Gestern Mittag haben wir so eine Flaute genutzt (wir trieben langsam rückwärts), um unsere gebrochene Großsegellatte auszuwechseln. Gar kein so leichtes Unterfangen bei dem besagten Schwell. Man muss den Großbaum festzurren und sich gut festhalten, um auf dem nun ohne die “Stützsegel” unkontrolliert schlingernden Schiff keinen Abgang zu machen.

Anstrengend für die Nerven. Die Stimmung bleibt aber gut und wir vermuten alle halbe Stunde nach der nächsten Wolke den SE-Passat. Die Franzosen nennen dieses Gebiet “Pot au Noir”. Und tatsächlich es verfinstert sich gestern Abend angesichts riesiger, schwarzer Gewitterwolken. Wir setzten sofort den Spi in Erwartung der Gewitterböen, die uns bitte mit 20 Knoten Speed aus dieser klimatischen Waschküche treiben sollen.
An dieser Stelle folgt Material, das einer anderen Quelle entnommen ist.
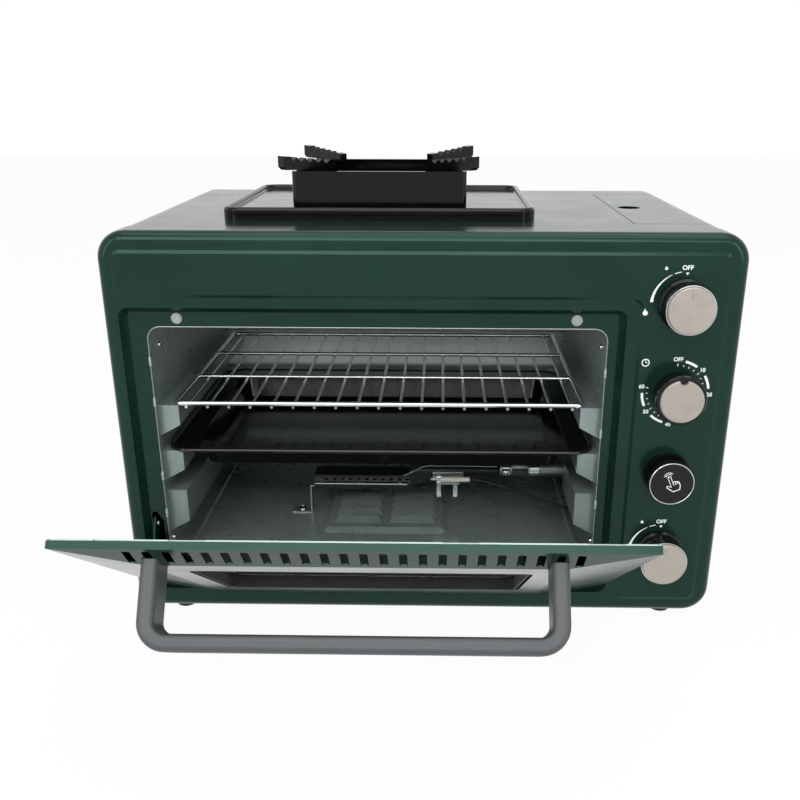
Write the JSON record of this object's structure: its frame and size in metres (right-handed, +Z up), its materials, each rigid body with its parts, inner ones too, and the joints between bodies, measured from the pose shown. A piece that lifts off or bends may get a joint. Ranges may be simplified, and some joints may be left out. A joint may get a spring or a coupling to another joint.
{
  "type": "portable gas camping oven",
  "caption": "Table-top gas oven with a drop-down windowed door, wire rack, baking tray, side controls and a hob burner with a square pan support on top.",
  "frame": {"origin": "middle of the footprint box with the door open, on the floor under the feet", "axes": "+Z up, -Y towards the open door, +X towards the control strip"},
  "size_m": [0.52, 0.5542, 0.399],
  "materials": {
    "green_paint": "gloss dark green enamel on pressed steel",
    "cavity_steel": "plain aluminised sheet",
    "chrome": "bright plated",
    "black_enamel": "gloss black vitreous enamel",
    "grey_plastic": "satin dark grey moulding",
    "black_plastic": "gloss black moulding",
    "cap_metal": "satin anodised disc",
    "window_glass": "tempered clear",
    "rubber": "matt",
    "brass": "machined",
    "copper": "drawn copper tube",
    "ceramic": "glazed white ceramic"
  },
  "bodies": {
    "oven": {"front_panel": "green_paint", "outer_casing": "green_paint", "base_pan": "green_paint", "back_panel": "green_paint", "rubber_feet": "rubber", "cavity_left": "cavity_steel", "cavity_right": "cavity_steel", "cavity_top": "cavity_steel", "cavity_back": "cavity_steel", "cavity_floor": "cavity_steel", "hinge_lugs": "cavity_steel", "door_bumpers": "chrome", "oven_burner": "black_enamel", "venturi_tube": "chrome", "jet_nut": "chrome", "burner_bracket": "cavity_steel", "bracket_screw": "chrome", "electrode_bracket": "chrome", "spark_electrode": "ceramic", "igniter_lead": "black_plastic", "lead_grommet": "black_plastic", "hob_burner": "cap_metal", "hob_cap": "black_enamel", "hob_spark": "ceramic", "lid_hinge": "cavity_steel", "gas_bay": "cavity_steel", "regulator": "chrome", "stove_valve": "brass", "oven_valve": "brass", "timer_works": "cavity_steel", "safety_valve": "brass", "gas_pipes": "copper", "burner_pipes": "copper", "button_collar": "chrome"},
    "door": {"door_shell": "green_paint", "door_inner_frame": "cavity_steel", "door_glass": "window_glass", "door_handle": "grey_plastic", "handle_screws": "chrome", "hinge_pins": "cavity_steel", "door_stay": "cavity_steel"},
    "rack": {"wire_rack": "chrome"},
    "tray": {"bake_tray": "black_enamel"},
    "drip": {"drip_tray": "black_enamel"},
    "pan_support": {"wind_shield": "black_enamel", "pan_arms": "black_enamel"},
    "lid": {"gas_lid": "green_paint"},
    "stove_control": {"stove_knob": "black_plastic", "stove_knob_cap": "cap_metal"},
    "timer_control": {"timer_knob": "black_plastic", "timer_knob_cap": "cap_metal"},
    "oven_control": {"oven_knob": "black_plastic", "oven_knob_cap": "cap_metal"},
    "flame_button": {"safety_button": "black_plastic"}
  },
  "joints": [
    {"name": "door_hinge", "type": "hinge", "parent": "oven", "child": "door", "pos_m": [-0.04025, -0.05088, 0.035], "axis": [1, 0, 0], "range_deg": [-55, 0]},
    {"name": "gas_lid_hinge", "type": "hinge", "parent": "oven", "child": "lid", "pos_m": [0.258, 0.12312, 0.321], "axis": [0, 1, 0], "range_deg": [0, 100]},
    {"name": "stove_knob_turn", "type": "hinge", "parent": "oven", "child": "stove_control", "pos_m": [0.21, -0.05288, 0.2925], "axis": [0, -1, 0], "range_deg": [0, 120]},
    {"name": "timer_knob_turn", "type": "hinge", "parent": "oven", "child": "timer_control", "pos_m": [0.21, -0.05288, 0.2186], "axis": [0, 1, 0], "range_deg": [0, 300]},
    {"name": "oven_knob_turn", "type": "hinge", "parent": "oven", "child": "oven_control", "pos_m": [0.21, -0.05288, 0.0708], "axis": [0, -1, 0], "range_deg": [0, 120]},
    {"name": "flame_button_press", "type": "slide", "parent": "oven", "child": "flame_button", "axis": [0, 1, 0], "range_m": [0, 0.005], "stiffness_N_per_m": 800, "springref_m": -0.002},
    {"name": "rack_slide", "type": "slide", "parent": "oven", "child": "rack", "axis": [0, -1, 0], "range_m": [0, 0.16]},
    {"name": "tray_slide", "type": "slide", "parent": "oven", "child": "tray", "axis": [0, -1, 0], "range_m": [0, 0.15]},
    {"name": "drip_tray_lift", "type": "slide", "parent": "oven", "child": "drip", "axis": [0, 0, 1], "range_m": [0, 0.06]},
    {"name": "pan_support_lift", "type": "slide", "parent": "drip", "child": "pan_support", "axis": [0, 0, 1], "range_m": [0, 0.06]}
  ]
}
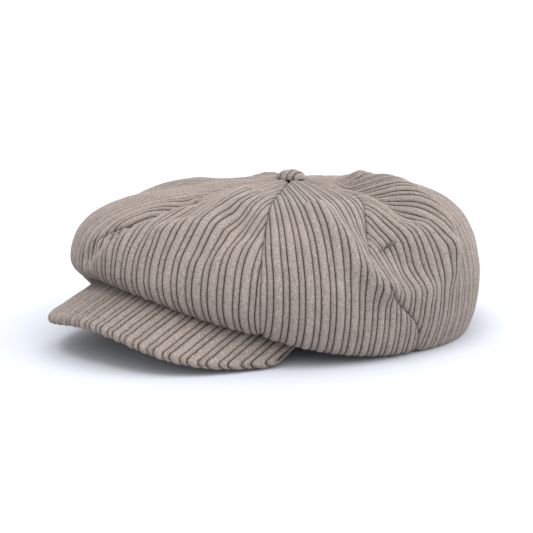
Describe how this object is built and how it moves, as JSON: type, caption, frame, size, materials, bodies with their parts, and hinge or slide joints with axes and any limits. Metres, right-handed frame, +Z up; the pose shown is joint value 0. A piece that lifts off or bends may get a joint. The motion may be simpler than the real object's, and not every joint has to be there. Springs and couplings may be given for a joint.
{
  "type": "newsboy cap",
  "caption": "Slouched newsboy cap: gored corduroy crown with covered button, hidden headband, lining and a sprung, arched visor.",
  "frame": {"origin": "on the table, under the middle of the cap's box", "axes": "+Z up from the table, -Y towards the visor, +X to the wearer's left as the cap is worn"},
  "size_m": [0.2738, 0.3115, 0.1037],
  "materials": {
    "corduroy": "warm grey thick-and-thin wale corduroy, soft napped pile",
    "lining_satin": "dark polyester satin, slightly glossy",
    "cotton_twill": "matt twill tape",
    "buckram": "stiff open-weave interlining",
    "visor_board": "flexible polyethylene board",
    "tinned_steel": "thin tinned steel sheet",
    "woven_label": "blank woven satin tape"
  },
  "bodies": {
    "cap": {"crown_gore_1": "corduroy", "crown_gore_2": "corduroy", "crown_gore_3": "corduroy", "crown_gore_4": "corduroy", "crown_gore_5": "corduroy", "crown_gore_6": "corduroy", "crown_gore_7": "corduroy", "crown_gore_8": "corduroy", "lining_gore_1": "lining_satin", "lining_gore_2": "lining_satin", "lining_gore_3": "lining_satin", "lining_gore_4": "lining_satin", "lining_gore_5": "lining_satin", "lining_gore_6": "lining_satin", "lining_gore_7": "lining_satin", "lining_gore_8": "lining_satin", "outer_band": "corduroy", "band_stiffener": "buckram", "sweatband": "cotton_twill", "care_label": "woven_label", "button_cover": "corduroy", "button_shell": "tinned_steel", "button_back_plate": "tinned_steel", "button_stem": "tinned_steel", "button_washer": "tinned_steel"},
    "visor": {"visor_top_cover": "corduroy", "visor_board": "visor_board", "visor_under_cover": "corduroy"}
  },
  "joints": [
    {"name": "visor_flex", "type": "hinge", "parent": "cap", "child": "visor", "pos_m": [0, -0.072, 0.036], "axis": [-1, 0, 0], "range_deg": [-12, 1], "stiffness_Nm_per_rad": 2}
  ]
}
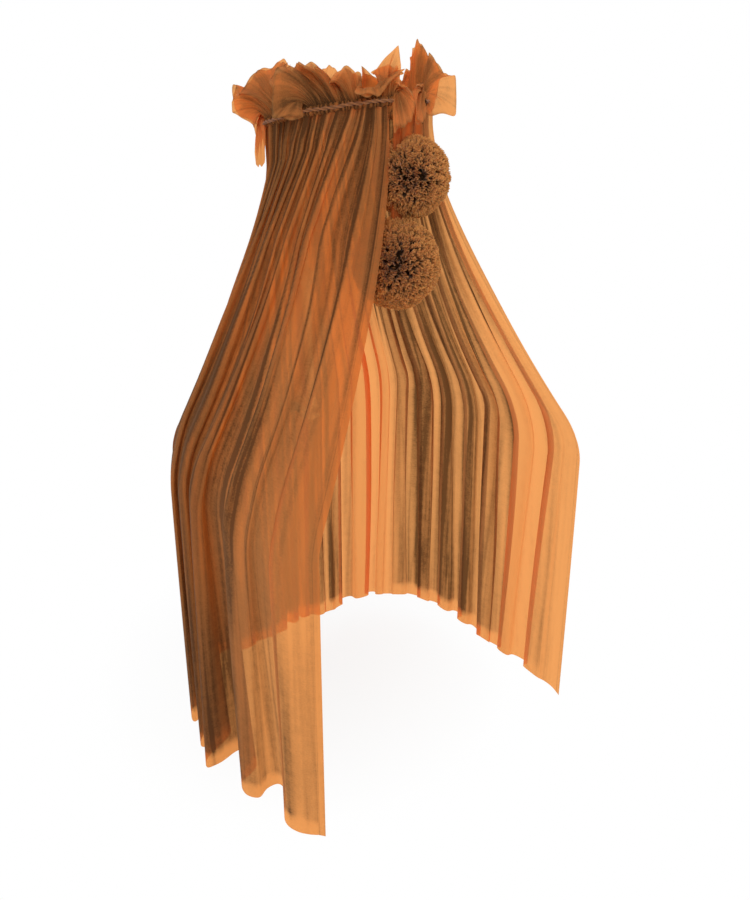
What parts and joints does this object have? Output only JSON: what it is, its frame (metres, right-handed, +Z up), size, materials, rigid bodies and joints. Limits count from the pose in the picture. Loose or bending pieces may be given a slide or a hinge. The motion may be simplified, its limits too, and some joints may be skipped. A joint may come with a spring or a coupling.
{
  "type": "bed crown canopy",
  "caption": "Gathered tulle bed canopy on a wire crown hoop with ruffled header, open front and hanging pompoms, held by a telescopic stand that clamps to a bed rail.",
  "frame": {"origin": "middle of the face of the clamp's fixed jaw pad, which bears on the outer face of the bed rail", "axes": "+Z up, +Y to the back of the canopy, away from its opening, +X to the right of someone who faces the opening"},
  "size_m": [0.9068, 0.7863, 1.6165],
  "materials": {
    "veil_tulle": "sheer fine net, matte",
    "cord_cloth": "twisted cord, matte",
    "pompom_tulle": "ruched net strips, matte",
    "painted_steel": "powder coat, satin",
    "zinc_steel": "zinc plated",
    "white_plastic": "moulded, satin",
    "rubber": "matte"
  },
  "bodies": {
    "stand": {"clamp_bracket": "painted_steel", "jaw_pad": "rubber", "lower_tube": "painted_steel", "height_collar": "white_plastic"},
    "screw_pad": {"pressure_pad": "rubber"},
    "screw": {"clamp_screw": "zinc_steel", "clamp_knob": "white_plastic"},
    "height_lock": {"thumb_screw": "white_plastic"},
    "crown": {"upper_tube": "painted_steel", "tube_plug": "white_plastic", "hoop_holder": "white_plastic", "hoop_screw_left": "zinc_steel", "hoop_screw_right": "zinc_steel", "crown_hoop": "painted_steel", "casing": "veil_tulle", "gathering_cord": "cord_cloth", "header_ruffle_left": "veil_tulle", "header_ruffle_right": "veil_tulle", "veil_front_left": "veil_tulle", "veil_back_left": "veil_tulle", "veil_back_right": "veil_tulle", "veil_front_right": "veil_tulle", "edge_tape_left": "veil_tulle", "edge_tape_right": "veil_tulle"},
    "pompoms": {"upper_pompom_strap": "pompom_tulle", "lower_pompom_strap_1": "pompom_tulle", "lower_pompom_strap_2": "pompom_tulle", "lower_pompom_strap_3": "pompom_tulle", "pompom_upper": "pompom_tulle", "pompom_lower": "pompom_tulle"}
  },
  "joints": [
    {"name": "crown_height", "type": "slide", "parent": "stand", "child": "crown", "axis": [0, 0, 1], "range_m": [0, 0.12]},
    {"name": "pompoms_swing", "type": "hinge", "parent": "crown", "child": "pompoms", "pos_m": [0.05587, -0.38554, 0.73267], "axis": [0.9826, 0.184, 0.0252], "range_deg": [-12, 12]},
    {"name": "pad_travel", "type": "slide", "parent": "stand", "child": "screw_pad", "axis": [0, -1, 0], "range_m": [0, 0.0112]},
    {"name": "screw_turn", "type": "hinge", "parent": "screw_pad", "child": "screw", "pos_m": [0, -0.06, 0], "axis": [0, -1, 0], "range_deg": [0, 2880]},
    {"name": "lock_turn", "type": "hinge", "parent": "stand", "child": "height_lock", "pos_m": [0, -0.1122, 0.3688], "axis": [0, -1, 0], "range_deg": [0, 360]}
  ],
  "couplings": [
    {"joint": "pad_travel", "follows": "screw_turn", "m_per_rad": 0.00019894}
  ]
}
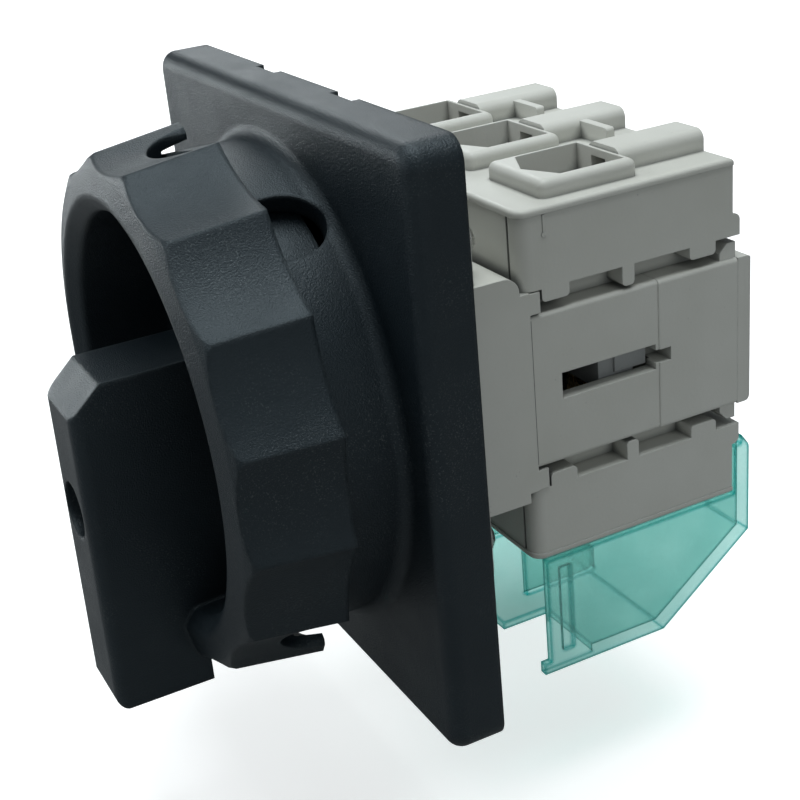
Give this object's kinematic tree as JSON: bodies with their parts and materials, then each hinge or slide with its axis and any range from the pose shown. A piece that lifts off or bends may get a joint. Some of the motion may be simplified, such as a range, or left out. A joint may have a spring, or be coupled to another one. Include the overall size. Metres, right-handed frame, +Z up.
{
  "type": "rotary main switch",
  "caption": "Panel-mounted rotary main switch: square black plate, fluted padlockable handle, grey switch body with upper and lower terminal blocks and a clear teal cover.",
  "frame": {"origin": "the shaft axis where it crosses the back plane of the front plate, which lies on the panel", "axes": "+Y backwards through the panel along the shaft, +X to the right seen from the handle, +Z up"},
  "size_m": [0.067, 0.0778, 0.0699],
  "materials": {
    "black_plastic": "fine-grained satin, almost black",
    "dark_plastic": "satin dark grey",
    "light_grey_plastic": "fine satin light grey",
    "carrier_plastic": "satin mid grey",
    "seal_rubber": "matt",
    "zinc_steel": "zinc plated",
    "contact_brass": "bright",
    "teal_clear_plastic": "clear teal tint"
  },
  "bodies": {
    "switch": {"masking_plate": "black_plastic", "fixing_plate": "dark_plastic", "fixing_screws": "zinc_steel", "panel_gasket": "seal_rubber", "shaft_seal": "seal_rubber", "front_housing": "light_grey_plastic", "detent_springs": "zinc_steel", "middle_housing": "light_grey_plastic", "rear_housing": "light_grey_plastic", "rear_cover": "light_grey_plastic", "upper_terminal_block": "light_grey_plastic", "upper_contact_left": "contact_brass", "upper_contact_middle": "contact_brass", "upper_contact_right": "contact_brass", "upper_terminal_clamps": "zinc_steel", "upper_terminal_screws": "zinc_steel", "lower_terminal_block": "light_grey_plastic", "lower_contact_left": "contact_brass", "lower_contact_middle": "contact_brass", "lower_contact_right": "contact_brass", "lower_terminal_clamps": "zinc_steel", "lower_terminal_screws": "zinc_steel"},
    "handle": {"handle_knob": "black_plastic", "handle_screw": "zinc_steel", "handle_hub": "dark_plastic", "hub_circlip": "zinc_steel", "drive_shaft": "zinc_steel", "rotor_cam": "carrier_plastic"},
    "carrier": {"contact_carrier": "carrier_plastic", "bridge_contact_left": "contact_brass", "bridge_contact_middle": "contact_brass", "bridge_contact_right": "contact_brass", "contact_spring_left": "zinc_steel", "contact_spring_middle": "zinc_steel", "contact_spring_right": "zinc_steel"},
    "cover": {"terminal_cover": "teal_clear_plastic"}
  },
  "joints": [
    {"name": "handle_turn", "type": "hinge", "parent": "switch", "child": "handle", "pos_m": [0, 0, 0], "axis": [0, 1, 0], "range_deg": [0, 90]},
    {"name": "carrier_slide", "type": "slide", "parent": "switch", "child": "carrier", "axis": [0, -1, 0], "range_m": [0, 0.0045]},
    {"name": "cover_slide", "type": "slide", "parent": "switch", "child": "cover", "axis": [0, 0, -1], "range_m": [0, 0.016]}
  ],
  "couplings": [
    {"joint": "carrier_slide", "follows": "handle_turn", "m_per_rad": 0.0028648}
  ]
}
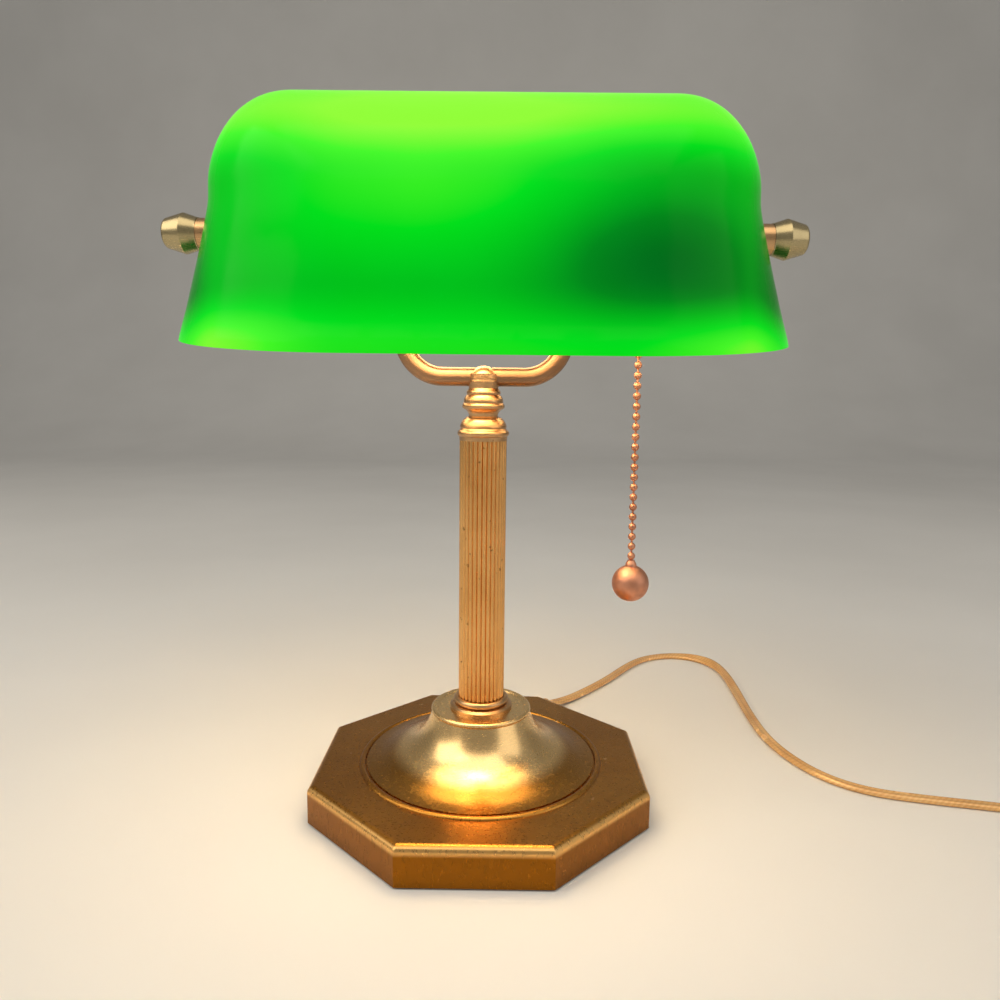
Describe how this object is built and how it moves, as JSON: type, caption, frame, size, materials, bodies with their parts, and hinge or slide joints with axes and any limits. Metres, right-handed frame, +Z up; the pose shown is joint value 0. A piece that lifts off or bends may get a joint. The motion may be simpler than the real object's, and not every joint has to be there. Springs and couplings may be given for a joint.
{
  "type": "banker desk lamp",
  "caption": "Desk lamp with an octagonal brass base, reeded column, U-shaped yoke and a tilting green cased-glass shade with a pull chain.",
  "frame": {"origin": "on the column's axis, on the surface that the lamp stands on (underside of the felt pad)", "axes": "+Z up, +X to the pull-chain side along the shade, -Y to the front"},
  "size_m": [0.4495, 0.3122, 0.2945],
  "materials": {
    "brass_aged": "aged lacquered brass, satin sides, pitted top",
    "brass_polished": "polished spun brass",
    "brass_satin": "satin brass",
    "brass_turned": "lathe-turned brass, lightly tarnished",
    "brass_sheet": "pressed brass sheet",
    "brass_chain": "nickel-free brass bead chain, satin",
    "zinc_steel": "zinc-plated steel",
    "iron": "rough cast",
    "felt": "green felt",
    "fibre": "vulcanised fibre",
    "phenolic": "moulded phenolic",
    "aluminium": "rolled thread",
    "bulb_frosted": "frosted, lit",
    "clear_glass": "clear",
    "tungsten": "wire",
    "glass_green": "glossy cased glass",
    "glass_opal": "opal white lining",
    "rubber": "matte",
    "cord_pvc": "translucent gold vinyl over stranded copper",
    "cord_moulding": "gold-brown moulded vinyl",
    "tie_wire": "paper-covered wire tie"
  },
  "bodies": {
    "frame": {"base_shell": "brass_aged", "base_bell": "brass_polished", "base_felt_pad": "felt", "base_weight": "iron", "base_washer": "zinc_steel", "base_locknut": "zinc_steel", "column_foot": "brass_turned", "column_tube": "brass_satin", "column_collar": "brass_turned", "yoke_vase": "brass_turned", "yoke_tee": "brass_turned", "threaded_rod": "zinc_steel", "yoke_arm_left": "brass_satin", "yoke_arm_right": "brass_satin", "yoke_arm_nuts": "brass_turned", "shade_strap": "brass_sheet", "socket_bracket": "brass_sheet", "bracket_screws": "zinc_steel", "socket_shell": "brass_sheet", "socket_cap": "brass_sheet", "socket_liner": "fibre", "switch_body": "phenolic", "screw_shell": "aluminium", "centre_contact": "brass_sheet", "socket_nipple": "zinc_steel", "nipple_nuts": "zinc_steel", "chain_mouth": "brass_turned", "bulb_cap": "aluminium", "bulb_glass": "bulb_frosted", "bulb_stem": "clear_glass", "bulb_filament": "tungsten", "socket_lead": "cord_pvc", "cord_strain_relief": "cord_moulding", "cord": "cord_pvc", "cord_coil": "cord_pvc", "cord_tail": "cord_pvc", "plug_body": "cord_moulding", "plug_blades": "brass_turned", "coil_tie": "tie_wire"},
    "shade": {"shade_glass_green": "glass_green", "shade_glass_opal": "glass_opal", "shade_grommets": "rubber", "shade_washers": "brass_turned"},
    "knob_left": {"knob_left": "brass_turned", "knob_stud_left": "zinc_steel"},
    "knob_right": {"knob_right": "brass_turned", "knob_stud_right": "zinc_steel"},
    "chain_pull": {"chain_inner": "brass_chain"},
    "chain_swing": {"chain_top": "brass_chain"},
    "chain_drop": {"chain_main": "brass_chain", "chain_coupling": "brass_chain", "chain_ball": "brass_chain"}
  },
  "joints": [
    {"name": "shade_tilt", "type": "hinge", "parent": "frame", "child": "shade", "pos_m": [0, 0, 0.242], "axis": [1, 0, 0], "range_deg": [-45, 35]},
    {"name": "knob_left_turn", "type": "hinge", "parent": "frame", "child": "knob_left", "pos_m": [-0.12, 0, 0.242], "axis": [-1, 0, 0], "continuous": true},
    {"name": "knob_right_turn", "type": "hinge", "parent": "frame", "child": "knob_right", "pos_m": [0.12, 0, 0.242], "axis": [1, 0, 0], "continuous": true},
    {"name": "chain_pull", "type": "slide", "parent": "frame", "child": "chain_pull", "axis": [0, -0.4695, -0.8829], "range_m": [0, 0.01], "stiffness_N_per_m": 600, "springref_m": -0.003},
    {"name": "chain_swing_front", "type": "hinge", "parent": "chain_pull", "child": "chain_swing", "pos_m": [0.0627, -0.01056, 0.22213], "axis": [1, 0, 0], "range_deg": [-35, 8]},
    {"name": "chain_swing_side", "type": "hinge", "parent": "chain_swing", "child": "chain_drop", "pos_m": [0.0627, -0.01056, 0.21348], "axis": [0, 1, 0], "range_deg": [-30, 18]}
  ]
}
Und tatsächlich, die Wolke “trägt” uns 3 Stunden mit 10 Knoten in die richtige Richtung. Unser Vorsprung gegenüber Philippe wächst sogleich von 90 auf 120 Sm an. Preis der Aktion ist das Risiko, im nunmehr Stockdunklen in unkontrollierbare Gewitterböen zu gelangen. Wir sind beide mit Rettungsweste, Stirnlampen und unseren Kappmessern an der Hüfte bewaffnet, bereit, um uns jederzeit aus drohendem Schlamassel zu befreien. Doch wir sind schneller als die Wolke. Das Schwarz löst sich in Dauersturzregen auf.
Felix hat die dankbare Aufgabe, bis zum Morgengrauen die Wache zu übernehmen und gänzlich durchzuweichen.

Noch einen halben Tag geben wir Rasmus, dann werden unsere Forderungen nach stetem SE Passat aus der richtigen Richtung vehementer und wir verweigern oder vergrößern dann die Opfergaben an Rasmus. Jedenfalls kann er sich auf etwas gefasst machen.

Freunde emailen uns gelegentlich Finanznachrichten von ihrem Bloomberg-Terminal. Durchaus zu vergleichen: Die ITC ist für den Segler so quälend wie für den Banker die Ungewissheiten einer heraufziehenden Krise.

Während der Dax runter bricht, treiben wir rückwärts.